• _Raw data_
--

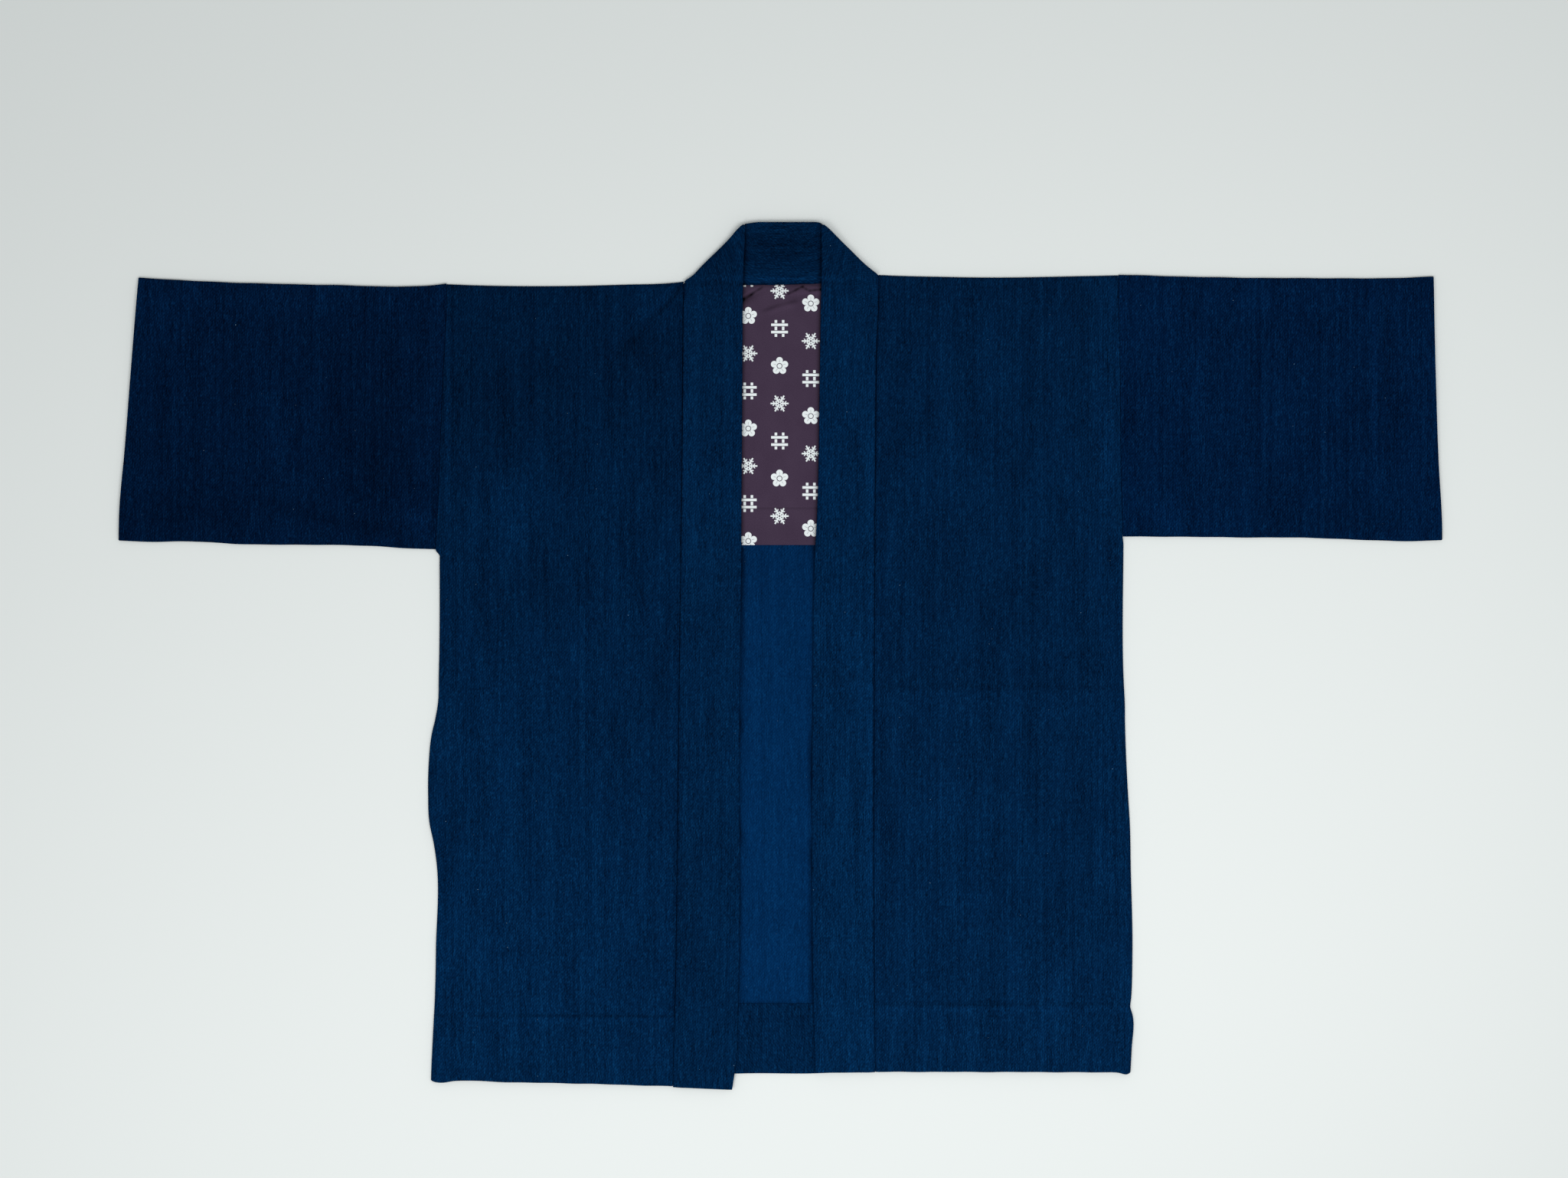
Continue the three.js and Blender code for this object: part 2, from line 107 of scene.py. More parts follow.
BAND_EDGE = table(
    "y right left",
    (429.8, 37.2, 42.8), (361, 37.4, 40.3), (270, 37.8, 38.8), (148, 38.6, 36.5), (88, 38.9, 33.5),
    (-34, 40.6, 32), (-300, 41, 32), (-368, 42.6, 33.3), (-399, 43.6, 34.2), (-430, 47.9, 34.8),
)

SWELLINGS = {  # where what lies under a front lifts it
    "right": creases(
        (100, 364, 146, 316, 11, 1.3, 0), (338, -80, 340, -180, 26, 1.6, 0),
    ),
    "left": creases(
        (336, 60, 338, -60, 20, 0.8, 0),
    ),
}


def read(rows, column, at):
    """The value of a table's column at a place in its first column, on a smooth curve."""
    places = next(iter(rows.values()))
    order = np.argsort(places)
    places, values = places[order], rows[column][order]
    slopes = np.gradient(values, places)
    at = np.clip(at, places[0], places[-1])
    k = np.clip(np.searchsorted(places, at) - 1, 0, len(places) - 2)
    gap = places[k + 1] - places[k]
    t = (at - places[k]) / gap
    ends = (2 * t**3 - 3 * t**2 + 1) * values[k] + (3 * t**2 - 2 * t**3) * values[k + 1]
    bends = (t**3 - 2 * t**2 + t) * slopes[k] + (t**3 - t**2) * slopes[k + 1]
    return ends + gap * bends


def blend(low, high, share):
    return low + (high - low) * share


def bell(distance, width):
    """1 at no distance, and a soft fall to nothing over about twice the width."""
    return np.exp(-((distance / width) ** 2))


def as_column(*parts):
    """Parts one after the other, for what changes from row to row of a grid."""
    return np.concatenate(parts)[:, None]


def as_row(*parts):
    """Parts one after the other, for what changes along each row of a grid."""
    return np.concatenate(parts)[None, :]


def smooth(at, low, high):
    """0 below low, 1 above high, and a soft rise between them."""
    share = np.clip((at - low) / (high - low), 0, 1)
    return share * share * (3 - 2 * share)


def spaced(start, *stretches):
    """Places along an edge from its start on, in stretches of (end, steps)."""
    starts = [start, *(end for end, _ in stretches)]
    parts = [np.linspace(a, b, n + 1)[1:] for a, (b, n) in zip(starts, stretches)]
    return np.concatenate([[start], *parts])


def creased(rows, x, y):
    """The lift of soft ridges and troughs, each along a line that bows a little and fades. The same sum
    paints lighter and darker streaks into the cloth's colour, for the painted shade and highlights of
    creases."""
    lift = np.zeros(np.broadcast(x, y).shape)
    for k, (x0, y0, x1, y1, width, height, bow) in enumerate(zip(*rows.values())):
        run = np.hypot(x1 - x0, y1 - y0)
        ahead = ((x - x0) * (x1 - x0) + (y - y0) * (y1 - y0)) / run
        aside = ((y - y0) * (x1 - x0) - (x - x0) * (y1 - y0)) / run
        share = np.clip(ahead / run, 0, 1)
        aside = aside - bow * np.sin(np.pi * share)
        past = ahead - run * share
        uneven = 0.8 + 0.2 * np.sin(9 * share + 7 * k)
        lift = lift + height * uneven * bell(np.hypot(aside, past * 0.6), width)
    return lift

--

• _Aim of the task_
Write out the data exactly as it stands.

• _Exercise solution_
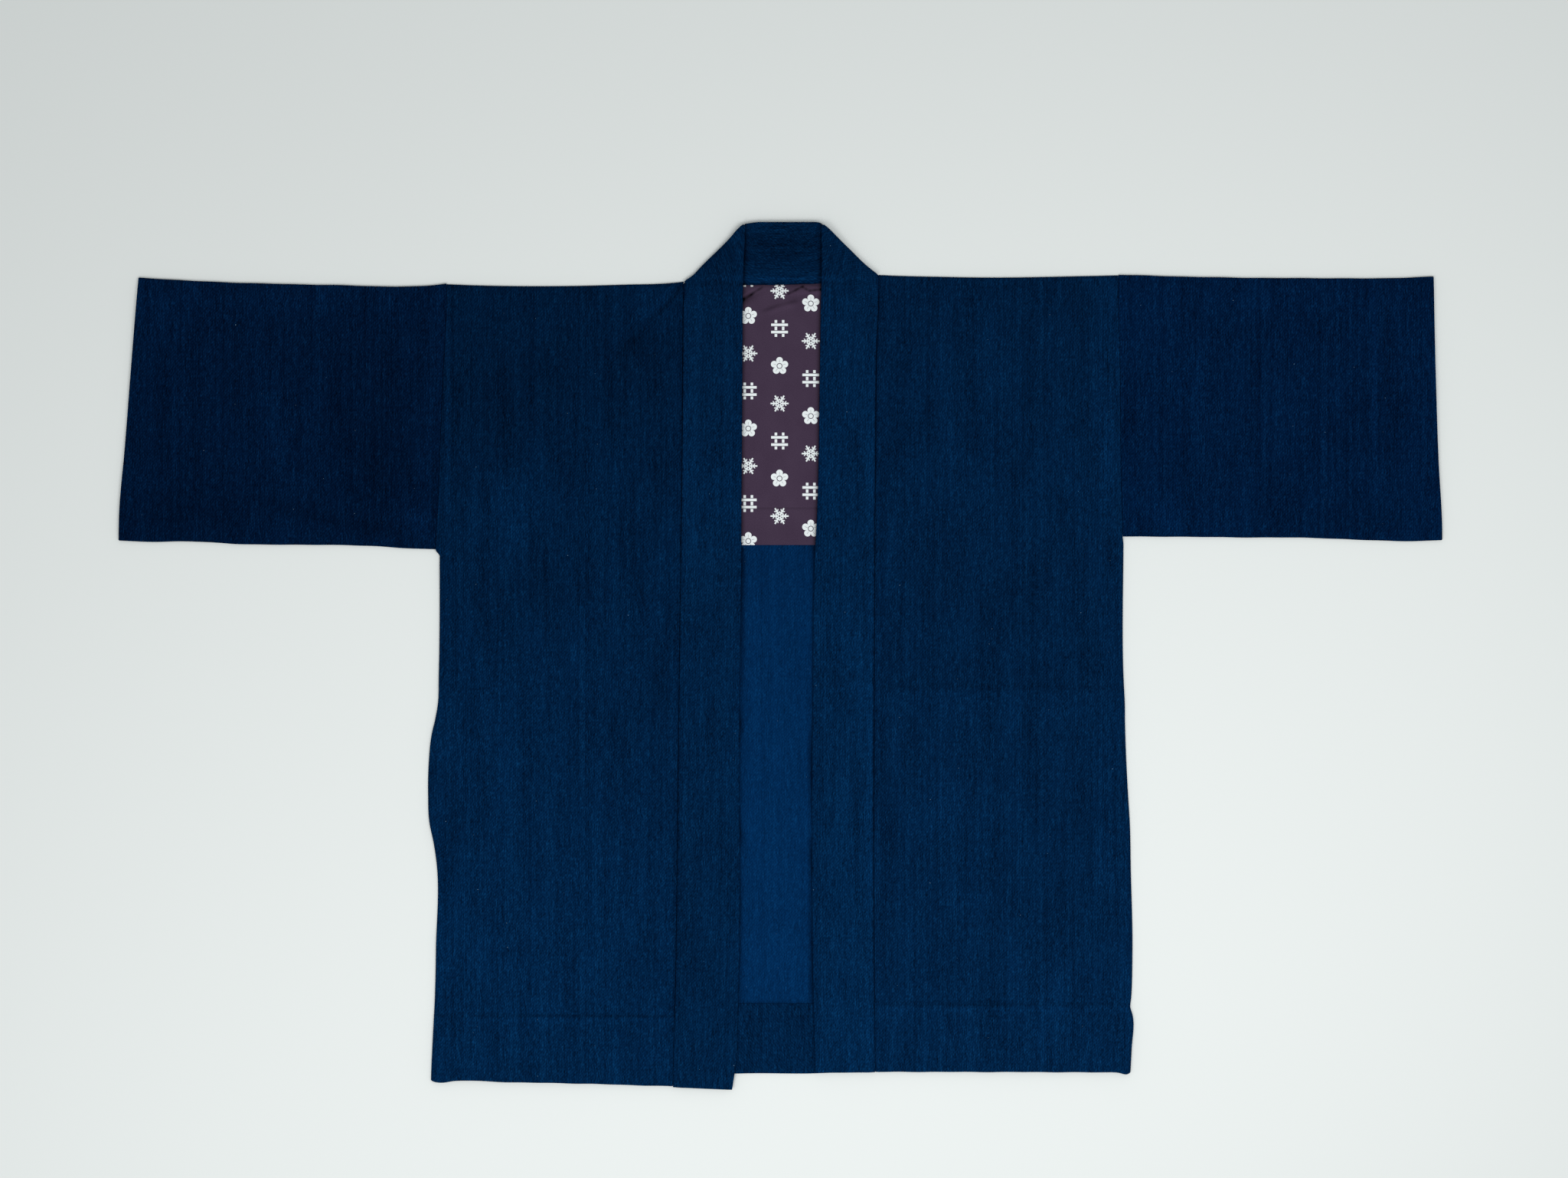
Continue the three.js and Blender code for this object: part 2, from line 107 of scene.py. More parts follow.
BAND_EDGE = table(
    "y right left",
    (429.8, 37.2, 42.8), (361, 37.4, 40.3), (270, 37.8, 38.8), (148, 38.6, 36.5), (88, 38.9, 33.5),
    (-34, 40.6, 32), (-300, 41, 32), (-368, 42.6, 33.3), (-399, 43.6, 34.2), (-430, 47.9, 34.8),
)

SWELLINGS = {  # where what lies under a front lifts it
    "right": creases(
        (100, 364, 146, 316, 11, 1.3, 0), (338, -80, 340, -180, 26, 1.6, 0),
    ),
    "left": creases(
        (336, 60, 338, -60, 20, 0.8, 0),
    ),
}


def read(rows, column, at):
    """The value of a table's column at a place in its first column, on a smooth curve."""
    places = next(iter(rows.values()))
    order = np.argsort(places)
    places, values = places[order], rows[column][order]
    slopes = np.gradient(values, places)
    at = np.clip(at, places[0], places[-1])
    k = np.clip(np.searchsorted(places, at) - 1, 0, len(places) - 2)
    gap = places[k + 1] - places[k]
    t = (at - places[k]) / gap
    ends = (2 * t**3 - 3 * t**2 + 1) * values[k] + (3 * t**2 - 2 * t**3) * values[k + 1]
    bends = (t**3 - 2 * t**2 + t) * slopes[k] + (t**3 - t**2) * slopes[k + 1]
    return ends + gap * bends


def blend(low, high, share):
    return low + (high - low) * share


def bell(distance, width):
    """1 at no distance, and a soft fall to nothing over about twice the width."""
    return np.exp(-((distance / width) ** 2))


def as_column(*parts):
    """Parts one after the other, for what changes from row to row of a grid."""
    return np.concatenate(parts)[:, None]


def as_row(*parts):
    """Parts one after the other, for what changes along each row of a grid."""
    return np.concatenate(parts)[None, :]


def smooth(at, low, high):
    """0 below low, 1 above high, and a soft rise between them."""
    share = np.clip((at - low) / (high - low), 0, 1)
    return share * share * (3 - 2 * share)


def spaced(start, *stretches):
    """Places along an edge from its start on, in stretches of (end, steps)."""
    starts = [start, *(end for end, _ in stretches)]
    parts = [np.linspace(a, b, n + 1)[1:] for a, (b, n) in zip(starts, stretches)]
    return np.concatenate([[start], *parts])


def creased(rows, x, y):
    """The lift of soft ridges and troughs, each along a line that bows a little and fades. The same sum
    paints lighter and darker streaks into the cloth's colour, for the painted shade and highlights of
    creases."""
    lift = np.zeros(np.broadcast(x, y).shape)
    for k, (x0, y0, x1, y1, width, height, bow) in enumerate(zip(*rows.values())):
        run = np.hypot(x1 - x0, y1 - y0)
        ahead = ((x - x0) * (x1 - x0) + (y - y0) * (y1 - y0)) / run
        aside = ((y - y0) * (x1 - x0) - (x - x0) * (y1 - y0)) / run
        share = np.clip(ahead / run, 0, 1)
        aside = aside - bow * np.sin(np.pi * share)
        past = ahead - run * share
        uneven = 0.8 + 0.2 * np.sin(9 * share + 7 * k)
        lift = lift + height * uneven * bell(np.hypot(aside, past * 0.6), width)
    return lift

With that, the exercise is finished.